In May 1951, a terrible mining disaster at Easington Colliery,about ten miles south of Sunderland, resulted in the death of 85 miners. An official inquiry by H.M.Inspector, (Mines) 1952, afterwards concluded that friction of a coal cutter pick on pyrites caused the ignition of fire damp and a massive explosion.
How did this unfortunate event reward me with a temporary pay rise at Reyrolles? The answer is that Reyrolles supplied the switchgear for Easington Colliery, and a few weeks after the tragic event it was brought back to Hebburn for renovation. My foul-mouthed colleague and I got the job. The equipment was covered in coal dust and we got a percentage of 'dirty money' for working on it. For the next few weeks I went home looking like a coalman but with more money in my pocket!
By this time I had a proper boiler suit and was rather concerned when it got dirty so quickly, whilst I was working on this coal-infested switchgear. The extra 'dirty money' was practically used every weekend washing and cleaning it for the following week.
My mother used to boil the garment on the Friday night and then scrub, poss, mangle and rinse it during Saturday.

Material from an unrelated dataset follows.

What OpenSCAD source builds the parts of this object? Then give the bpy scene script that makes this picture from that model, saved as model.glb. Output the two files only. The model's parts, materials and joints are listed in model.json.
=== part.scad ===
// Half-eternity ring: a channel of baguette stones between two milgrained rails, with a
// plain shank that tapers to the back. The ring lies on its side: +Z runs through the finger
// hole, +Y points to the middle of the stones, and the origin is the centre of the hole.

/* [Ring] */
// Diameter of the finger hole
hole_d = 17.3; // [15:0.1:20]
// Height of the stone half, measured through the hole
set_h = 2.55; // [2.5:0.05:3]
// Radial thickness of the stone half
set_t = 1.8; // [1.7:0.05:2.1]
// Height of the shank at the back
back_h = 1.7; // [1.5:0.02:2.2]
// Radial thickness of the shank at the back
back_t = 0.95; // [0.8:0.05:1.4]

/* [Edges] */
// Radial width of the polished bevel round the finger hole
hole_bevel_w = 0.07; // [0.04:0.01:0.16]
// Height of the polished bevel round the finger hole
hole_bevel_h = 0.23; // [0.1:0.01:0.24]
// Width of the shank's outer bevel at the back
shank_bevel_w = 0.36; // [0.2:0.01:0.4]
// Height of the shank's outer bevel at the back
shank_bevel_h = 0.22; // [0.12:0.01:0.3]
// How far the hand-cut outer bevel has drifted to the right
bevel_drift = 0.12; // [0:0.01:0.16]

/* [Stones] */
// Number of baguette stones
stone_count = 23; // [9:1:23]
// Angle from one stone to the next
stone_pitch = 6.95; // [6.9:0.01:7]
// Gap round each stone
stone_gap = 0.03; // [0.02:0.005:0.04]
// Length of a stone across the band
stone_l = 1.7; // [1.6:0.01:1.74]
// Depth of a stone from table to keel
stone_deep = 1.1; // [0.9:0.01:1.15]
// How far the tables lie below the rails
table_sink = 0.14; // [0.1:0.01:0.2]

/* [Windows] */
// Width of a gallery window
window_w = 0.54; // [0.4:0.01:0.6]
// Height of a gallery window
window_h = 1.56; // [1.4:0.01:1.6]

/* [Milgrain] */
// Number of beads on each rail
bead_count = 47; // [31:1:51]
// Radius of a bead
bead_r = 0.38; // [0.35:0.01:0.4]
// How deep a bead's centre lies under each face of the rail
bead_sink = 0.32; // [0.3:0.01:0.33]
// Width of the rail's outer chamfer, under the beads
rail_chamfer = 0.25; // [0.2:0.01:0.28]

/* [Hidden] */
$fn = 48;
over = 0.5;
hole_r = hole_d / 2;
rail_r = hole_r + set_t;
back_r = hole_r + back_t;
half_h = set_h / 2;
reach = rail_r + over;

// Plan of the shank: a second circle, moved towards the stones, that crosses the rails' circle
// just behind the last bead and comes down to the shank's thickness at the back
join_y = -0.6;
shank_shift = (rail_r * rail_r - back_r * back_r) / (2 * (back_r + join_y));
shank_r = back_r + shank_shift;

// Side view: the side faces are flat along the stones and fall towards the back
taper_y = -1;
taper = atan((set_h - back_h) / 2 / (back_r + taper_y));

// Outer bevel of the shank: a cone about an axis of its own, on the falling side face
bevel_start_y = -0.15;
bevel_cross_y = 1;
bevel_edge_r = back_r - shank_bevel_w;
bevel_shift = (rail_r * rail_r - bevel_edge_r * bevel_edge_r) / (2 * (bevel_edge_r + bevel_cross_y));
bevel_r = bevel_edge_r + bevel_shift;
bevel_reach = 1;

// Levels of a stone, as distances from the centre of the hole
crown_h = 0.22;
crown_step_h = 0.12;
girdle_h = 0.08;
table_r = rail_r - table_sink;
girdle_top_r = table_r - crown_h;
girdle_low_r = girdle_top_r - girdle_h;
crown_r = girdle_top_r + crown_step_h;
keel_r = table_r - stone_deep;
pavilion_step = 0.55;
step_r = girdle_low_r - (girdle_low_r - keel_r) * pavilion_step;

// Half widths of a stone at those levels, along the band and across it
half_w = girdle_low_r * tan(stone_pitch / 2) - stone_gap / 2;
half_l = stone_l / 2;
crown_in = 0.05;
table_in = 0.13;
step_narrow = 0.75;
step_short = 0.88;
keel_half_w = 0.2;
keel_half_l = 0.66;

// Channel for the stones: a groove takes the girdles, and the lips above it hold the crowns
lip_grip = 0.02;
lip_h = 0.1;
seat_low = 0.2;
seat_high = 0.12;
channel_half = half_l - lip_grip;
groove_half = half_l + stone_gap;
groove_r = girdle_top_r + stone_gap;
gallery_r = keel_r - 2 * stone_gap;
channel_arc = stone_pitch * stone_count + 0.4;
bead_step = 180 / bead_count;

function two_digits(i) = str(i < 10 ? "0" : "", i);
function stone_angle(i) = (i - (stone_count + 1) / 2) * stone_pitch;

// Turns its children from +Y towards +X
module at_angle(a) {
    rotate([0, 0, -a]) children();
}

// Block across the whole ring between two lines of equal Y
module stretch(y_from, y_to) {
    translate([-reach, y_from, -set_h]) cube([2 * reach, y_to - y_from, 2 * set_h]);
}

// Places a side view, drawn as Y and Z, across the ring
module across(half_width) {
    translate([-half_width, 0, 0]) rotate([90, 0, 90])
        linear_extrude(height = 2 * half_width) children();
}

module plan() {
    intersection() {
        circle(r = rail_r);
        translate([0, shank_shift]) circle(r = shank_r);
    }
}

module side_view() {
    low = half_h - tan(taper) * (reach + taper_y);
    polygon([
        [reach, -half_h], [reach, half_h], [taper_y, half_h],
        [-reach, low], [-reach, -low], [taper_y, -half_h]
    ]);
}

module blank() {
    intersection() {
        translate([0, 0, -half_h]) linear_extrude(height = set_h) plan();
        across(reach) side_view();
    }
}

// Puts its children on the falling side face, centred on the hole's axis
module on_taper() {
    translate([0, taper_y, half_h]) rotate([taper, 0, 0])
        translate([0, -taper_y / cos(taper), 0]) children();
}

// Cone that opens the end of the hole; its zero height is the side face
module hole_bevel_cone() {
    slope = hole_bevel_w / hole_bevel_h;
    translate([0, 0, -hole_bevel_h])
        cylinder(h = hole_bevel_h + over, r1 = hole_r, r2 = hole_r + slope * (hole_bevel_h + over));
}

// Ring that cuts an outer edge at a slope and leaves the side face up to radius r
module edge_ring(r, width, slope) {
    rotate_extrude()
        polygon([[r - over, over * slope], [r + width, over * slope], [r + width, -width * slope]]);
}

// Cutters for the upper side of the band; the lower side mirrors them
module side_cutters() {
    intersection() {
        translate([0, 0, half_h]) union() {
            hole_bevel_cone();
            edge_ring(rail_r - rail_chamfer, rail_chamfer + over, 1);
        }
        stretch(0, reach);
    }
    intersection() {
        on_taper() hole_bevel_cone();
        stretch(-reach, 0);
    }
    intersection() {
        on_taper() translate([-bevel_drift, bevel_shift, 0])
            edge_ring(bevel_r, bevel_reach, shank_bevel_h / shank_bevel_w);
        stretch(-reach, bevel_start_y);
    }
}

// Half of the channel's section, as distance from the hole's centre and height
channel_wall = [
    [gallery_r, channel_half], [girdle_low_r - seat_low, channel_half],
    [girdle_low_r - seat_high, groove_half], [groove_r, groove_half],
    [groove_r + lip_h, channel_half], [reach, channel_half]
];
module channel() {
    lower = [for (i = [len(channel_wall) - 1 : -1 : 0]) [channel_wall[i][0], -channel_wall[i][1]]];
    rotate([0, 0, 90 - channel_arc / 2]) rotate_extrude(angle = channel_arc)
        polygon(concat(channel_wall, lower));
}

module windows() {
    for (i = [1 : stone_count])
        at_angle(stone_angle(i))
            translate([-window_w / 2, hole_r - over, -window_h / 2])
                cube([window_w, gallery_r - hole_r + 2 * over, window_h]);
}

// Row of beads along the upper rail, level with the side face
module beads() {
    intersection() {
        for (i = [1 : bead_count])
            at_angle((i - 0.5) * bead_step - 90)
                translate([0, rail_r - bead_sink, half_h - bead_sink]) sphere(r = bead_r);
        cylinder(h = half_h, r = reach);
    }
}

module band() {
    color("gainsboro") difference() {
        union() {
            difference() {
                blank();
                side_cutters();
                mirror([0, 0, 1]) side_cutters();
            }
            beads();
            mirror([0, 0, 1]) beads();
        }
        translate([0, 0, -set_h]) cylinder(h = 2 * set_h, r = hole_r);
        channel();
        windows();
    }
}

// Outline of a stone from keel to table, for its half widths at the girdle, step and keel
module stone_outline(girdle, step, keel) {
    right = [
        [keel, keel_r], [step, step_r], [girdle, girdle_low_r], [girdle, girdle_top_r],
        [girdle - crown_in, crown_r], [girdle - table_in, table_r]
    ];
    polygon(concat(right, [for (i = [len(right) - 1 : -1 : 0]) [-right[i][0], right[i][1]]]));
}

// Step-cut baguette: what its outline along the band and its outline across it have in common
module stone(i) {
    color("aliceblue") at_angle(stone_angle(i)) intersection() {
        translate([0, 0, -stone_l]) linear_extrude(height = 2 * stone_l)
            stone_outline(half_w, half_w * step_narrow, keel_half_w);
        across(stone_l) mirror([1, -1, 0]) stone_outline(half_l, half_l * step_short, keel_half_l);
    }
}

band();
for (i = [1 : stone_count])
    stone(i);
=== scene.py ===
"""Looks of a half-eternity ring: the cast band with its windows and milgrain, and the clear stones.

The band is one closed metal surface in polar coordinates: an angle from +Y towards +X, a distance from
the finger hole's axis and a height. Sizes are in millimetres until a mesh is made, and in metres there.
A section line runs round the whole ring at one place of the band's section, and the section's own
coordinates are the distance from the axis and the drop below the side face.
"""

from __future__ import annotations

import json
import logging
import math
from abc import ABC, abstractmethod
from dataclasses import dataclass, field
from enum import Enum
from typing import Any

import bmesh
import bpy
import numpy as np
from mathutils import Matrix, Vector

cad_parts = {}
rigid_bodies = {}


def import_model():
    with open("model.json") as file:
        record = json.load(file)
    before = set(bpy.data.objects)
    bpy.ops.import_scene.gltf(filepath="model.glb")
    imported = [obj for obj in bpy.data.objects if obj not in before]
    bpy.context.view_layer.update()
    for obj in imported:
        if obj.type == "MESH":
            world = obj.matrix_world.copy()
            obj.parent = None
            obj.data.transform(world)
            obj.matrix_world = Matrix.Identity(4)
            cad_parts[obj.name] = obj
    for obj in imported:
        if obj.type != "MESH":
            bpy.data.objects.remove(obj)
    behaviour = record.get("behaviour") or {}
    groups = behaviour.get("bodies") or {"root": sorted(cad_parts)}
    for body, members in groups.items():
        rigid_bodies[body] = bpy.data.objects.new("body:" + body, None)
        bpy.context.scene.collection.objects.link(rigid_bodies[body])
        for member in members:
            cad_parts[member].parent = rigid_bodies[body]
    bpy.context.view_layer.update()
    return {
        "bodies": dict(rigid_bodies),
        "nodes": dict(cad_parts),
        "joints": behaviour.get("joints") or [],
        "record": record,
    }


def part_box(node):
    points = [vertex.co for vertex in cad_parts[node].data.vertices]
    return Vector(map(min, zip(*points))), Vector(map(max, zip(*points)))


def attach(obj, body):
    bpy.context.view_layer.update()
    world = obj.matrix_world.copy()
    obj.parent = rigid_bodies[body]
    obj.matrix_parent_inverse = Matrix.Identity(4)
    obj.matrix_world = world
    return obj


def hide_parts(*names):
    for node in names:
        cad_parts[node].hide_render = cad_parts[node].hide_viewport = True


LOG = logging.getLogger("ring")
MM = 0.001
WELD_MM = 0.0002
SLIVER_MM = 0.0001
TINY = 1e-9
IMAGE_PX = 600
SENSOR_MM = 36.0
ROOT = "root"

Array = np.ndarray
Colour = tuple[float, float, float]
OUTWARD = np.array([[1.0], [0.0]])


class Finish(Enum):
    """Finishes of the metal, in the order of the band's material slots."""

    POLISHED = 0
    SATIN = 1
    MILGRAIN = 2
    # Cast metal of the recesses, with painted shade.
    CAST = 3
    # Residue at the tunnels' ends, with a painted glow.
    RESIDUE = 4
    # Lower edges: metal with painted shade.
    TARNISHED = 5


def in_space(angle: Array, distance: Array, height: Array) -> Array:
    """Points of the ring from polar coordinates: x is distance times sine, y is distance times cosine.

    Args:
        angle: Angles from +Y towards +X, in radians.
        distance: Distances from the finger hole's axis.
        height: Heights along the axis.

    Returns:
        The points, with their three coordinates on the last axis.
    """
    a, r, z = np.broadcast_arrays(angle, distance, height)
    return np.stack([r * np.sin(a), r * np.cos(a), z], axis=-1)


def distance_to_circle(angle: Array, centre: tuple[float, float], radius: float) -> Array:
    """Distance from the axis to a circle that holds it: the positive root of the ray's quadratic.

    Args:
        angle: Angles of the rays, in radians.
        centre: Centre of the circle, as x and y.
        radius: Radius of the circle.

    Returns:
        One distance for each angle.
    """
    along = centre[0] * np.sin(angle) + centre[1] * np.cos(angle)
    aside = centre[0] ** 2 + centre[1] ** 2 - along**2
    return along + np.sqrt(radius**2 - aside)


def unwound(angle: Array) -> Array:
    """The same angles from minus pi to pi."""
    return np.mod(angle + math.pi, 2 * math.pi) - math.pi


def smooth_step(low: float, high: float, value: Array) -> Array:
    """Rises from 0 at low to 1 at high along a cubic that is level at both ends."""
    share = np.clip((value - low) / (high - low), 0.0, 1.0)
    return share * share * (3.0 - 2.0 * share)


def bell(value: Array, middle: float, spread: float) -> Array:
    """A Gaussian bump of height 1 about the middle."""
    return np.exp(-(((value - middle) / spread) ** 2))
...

It then took most of Sunday to dry in front of the fire before it was ready again for work on Monday morning. Unfortunately, the more it was washed, the more it shrank. After a while, I was going to work with the boiler suit bottoms half way up my leg.
Fifty years later I discovered one of the fitters in the mining switchgear department was a Ted Alexander - a cousin on my father's side. Ted worked at Reyrolles for 49 years.